* BEGIN *

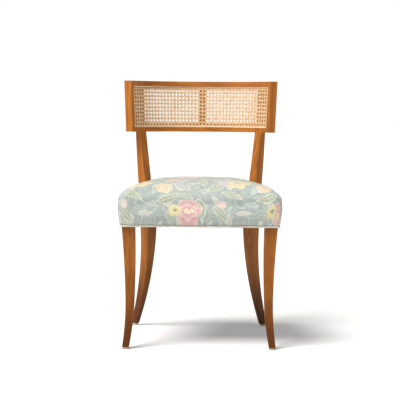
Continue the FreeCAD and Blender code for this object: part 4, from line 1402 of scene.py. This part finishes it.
class KLISMOS_OT_stage(bpy.types.Operator):
    """Set the pale floor, the soft lights and the camera"""

    bl_idname = "klismos.stage"
    bl_label = "Stage"

    def execute(self, context):
        props = context.scene.klismos.stage
        scene = context.scene
        scene.view_settings.view_transform = "Standard"
        camera = bpy.data.objects.new("camera", bpy.data.cameras.new("camera"))
        scene.collection.objects.link(camera)
        camera.data.lens = props.lens
        camera.data.sensor_width = 36.0
        camera.data.clip_end = 100.0
        look = Matrix.Rotation(props.turn, 4, "Z") @ Matrix.Rotation(math.pi / 2 - props.tilt, 4, "X")
        look = look @ Matrix.Rotation(props.roll, 4, "Z")
        camera.matrix_world = Matrix.Translation((0, -props.distance, props.height)) @ look
        scene.camera = camera
        bm = bmesh.new()
        bmesh.ops.create_circle(bm, cap_ends=True, segments=64, radius=40.0)
        floor = new_piece("floor", bm, self.floor_material(props))
        self.world(scene, props)
        key = bpy.data.lights.new("key", "SUN")
        key.energy = props.key
        key.angle = props.key_width
        key.color = (1.0, 0.975, 0.94)
        lamp = bpy.data.objects.new("key", key)
        scene.collection.objects.link(lamp)
        lamp.matrix_world = Vector((-0.7, -0.5, 1.5)).to_track_quat("Z", "Y").to_matrix().to_4x4()
        return {"FINISHED"}

    def floor_material(self, props):
        """Plain white paper, which the camera sees a little lifted; it keeps the shadow."""
        material, bench = new_material("floor_paper")
        at = bench.place()
        tooth = bench.noise(at, 400.0, 2.0)
        colour = bench.mix(tooth, linear(250, 250, 250), linear(247, 247, 247))
        values = {"Base Color": colour, "Roughness": 0.9, "Specular IOR Level": 0.1}
        shader = bench.add("ShaderNodeBsdfPrincipled", values)
        lift = bench.seen() * props.floor_lift
        glow = bench.add("ShaderNodeEmission", {"Color": (1, 1, 1, 1), "Strength": lift})
        both = bench.add("ShaderNodeAddShader", {0: shader, 1: glow})
        bench.close("ShaderNodeOutputMaterial", "Surface", both)
        return material

    def world(self, scene, props):
        world = bpy.data.worlds.new("studio")
        world.use_nodes = True
        world.node_tree.nodes.clear()
        bench = Bench(world.node_tree)
        strength = bench.seen() * (1.0 - props.fill) + props.fill
        glow = bench.add("ShaderNodeBackground", {"Color": (1, 1, 1, 1), "Strength": strength})
        bench.close("ShaderNodeOutputWorld", "Surface", glow)
        scene.world = world


class KLISMOS_PT_panel(bpy.types.Panel):
    bl_idname = "KLISMOS_PT_panel"
    bl_label = "Klismos Chair"
    bl_space_type = "VIEW_3D"
    bl_region_type = "UI"
    bl_category = "Klismos Chair"

    def draw(self, context):
        for operator in operators:
            self.layout.operator(operator.bl_idname)


operators = [
    KLISMOS_OT_stage,
    KLISMOS_OT_show_wood,
    KLISMOS_OT_frame_wood,
    KLISMOS_OT_metalwork,
    KLISMOS_OT_cane,
    KLISMOS_OT_seat,
    KLISMOS_OT_welt,
    KLISMOS_OT_springing,
    KLISMOS_OT_dust_cover,
]
classes = [KlismosWood, KlismosCane, KlismosSeat, KlismosStage, KlismosChair] + operators + [KLISMOS_PT_panel]


def register():
    for one in classes:
        bpy.utils.register_class(one)
    bpy.types.Scene.klismos = bpy.props.PointerProperty(type=KlismosChair)


def unregister():
    del bpy.types.Scene.klismos
    for one in reversed(classes):
        bpy.utils.unregister_class(one)


def main():
    register()
    bpy.ops.klismos.stage()
    bpy.ops.klismos.show_wood()
    bpy.ops.klismos.frame_wood()
    bpy.ops.klismos.metalwork()
    bpy.ops.klismos.cane()
    bpy.ops.klismos.seat()
    bpy.ops.klismos.welt()
    bpy.ops.klismos.springing()
    bpy.ops.klismos.dust_cover()


if __name__ == "__main__":
    main()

* END *

• Stated problem: Your task is to output all of the data above word for word.

• Worked answer:
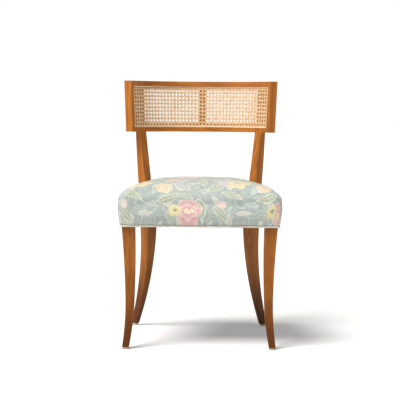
Continue the FreeCAD and Blender code for this object: part 4, from line 1402 of scene.py. This part finishes it.
class KLISMOS_OT_stage(bpy.types.Operator):
    """Set the pale floor, the soft lights and the camera"""

    bl_idname = "klismos.stage"
    bl_label = "Stage"

    def execute(self, context):
        props = context.scene.klismos.stage
        scene = context.scene
        scene.view_settings.view_transform = "Standard"
        camera = bpy.data.objects.new("camera", bpy.data.cameras.new("camera"))
        scene.collection.objects.link(camera)
        camera.data.lens = props.lens
        camera.data.sensor_width = 36.0
        camera.data.clip_end = 100.0
        look = Matrix.Rotation(props.turn, 4, "Z") @ Matrix.Rotation(math.pi / 2 - props.tilt, 4, "X")
        look = look @ Matrix.Rotation(props.roll, 4, "Z")
        camera.matrix_world = Matrix.Translation((0, -props.distance, props.height)) @ look
        scene.camera = camera
        bm = bmesh.new()
        bmesh.ops.create_circle(bm, cap_ends=True, segments=64, radius=40.0)
        floor = new_piece("floor", bm, self.floor_material(props))
        self.world(scene, props)
        key = bpy.data.lights.new("key", "SUN")
        key.energy = props.key
        key.angle = props.key_width
        key.color = (1.0, 0.975, 0.94)
        lamp = bpy.data.objects.new("key", key)
        scene.collection.objects.link(lamp)
        lamp.matrix_world = Vector((-0.7, -0.5, 1.5)).to_track_quat("Z", "Y").to_matrix().to_4x4()
        return {"FINISHED"}

    def floor_material(self, props):
        """Plain white paper, which the camera sees a little lifted; it keeps the shadow."""
        material, bench = new_material("floor_paper")
        at = bench.place()
        tooth = bench.noise(at, 400.0, 2.0)
        colour = bench.mix(tooth, linear(250, 250, 250), linear(247, 247, 247))
        values = {"Base Color": colour, "Roughness": 0.9, "Specular IOR Level": 0.1}
        shader = bench.add("ShaderNodeBsdfPrincipled", values)
        lift = bench.seen() * props.floor_lift
        glow = bench.add("ShaderNodeEmission", {"Color": (1, 1, 1, 1), "Strength": lift})
        both = bench.add("ShaderNodeAddShader", {0: shader, 1: glow})
        bench.close("ShaderNodeOutputMaterial", "Surface", both)
        return material

    def world(self, scene, props):
        world = bpy.data.worlds.new("studio")
        world.use_nodes = True
        world.node_tree.nodes.clear()
        bench = Bench(world.node_tree)
        strength = bench.seen() * (1.0 - props.fill) + props.fill
        glow = bench.add("ShaderNodeBackground", {"Color": (1, 1, 1, 1), "Strength": strength})
        bench.close("ShaderNodeOutputWorld", "Surface", glow)
        scene.world = world


class KLISMOS_PT_panel(bpy.types.Panel):
    bl_idname = "KLISMOS_PT_panel"
    bl_label = "Klismos Chair"
    bl_space_type = "VIEW_3D"
    bl_region_type = "UI"
    bl_category = "Klismos Chair"

    def draw(self, context):
        for operator in operators:
            self.layout.operator(operator.bl_idname)


operators = [
    KLISMOS_OT_stage,
    KLISMOS_OT_show_wood,
    KLISMOS_OT_frame_wood,
    KLISMOS_OT_metalwork,
    KLISMOS_OT_cane,
    KLISMOS_OT_seat,
    KLISMOS_OT_welt,
    KLISMOS_OT_springing,
    KLISMOS_OT_dust_cover,
]
classes = [KlismosWood, KlismosCane, KlismosSeat, KlismosStage, KlismosChair] + operators + [KLISMOS_PT_panel]


def register():
    for one in classes:
        bpy.utils.register_class(one)
    bpy.types.Scene.klismos = bpy.props.PointerProperty(type=KlismosChair)


def unregister():
    del bpy.types.Scene.klismos
    for one in reversed(classes):
        bpy.utils.unregister_class(one)


def main():
    register()
    bpy.ops.klismos.stage()
    bpy.ops.klismos.show_wood()
    bpy.ops.klismos.frame_wood()
    bpy.ops.klismos.metalwork()
    bpy.ops.klismos.cane()
    bpy.ops.klismos.seat()
    bpy.ops.klismos.welt()
    bpy.ops.klismos.springing()
    bpy.ops.klismos.dust_cover()


if __name__ == "__main__":
    main()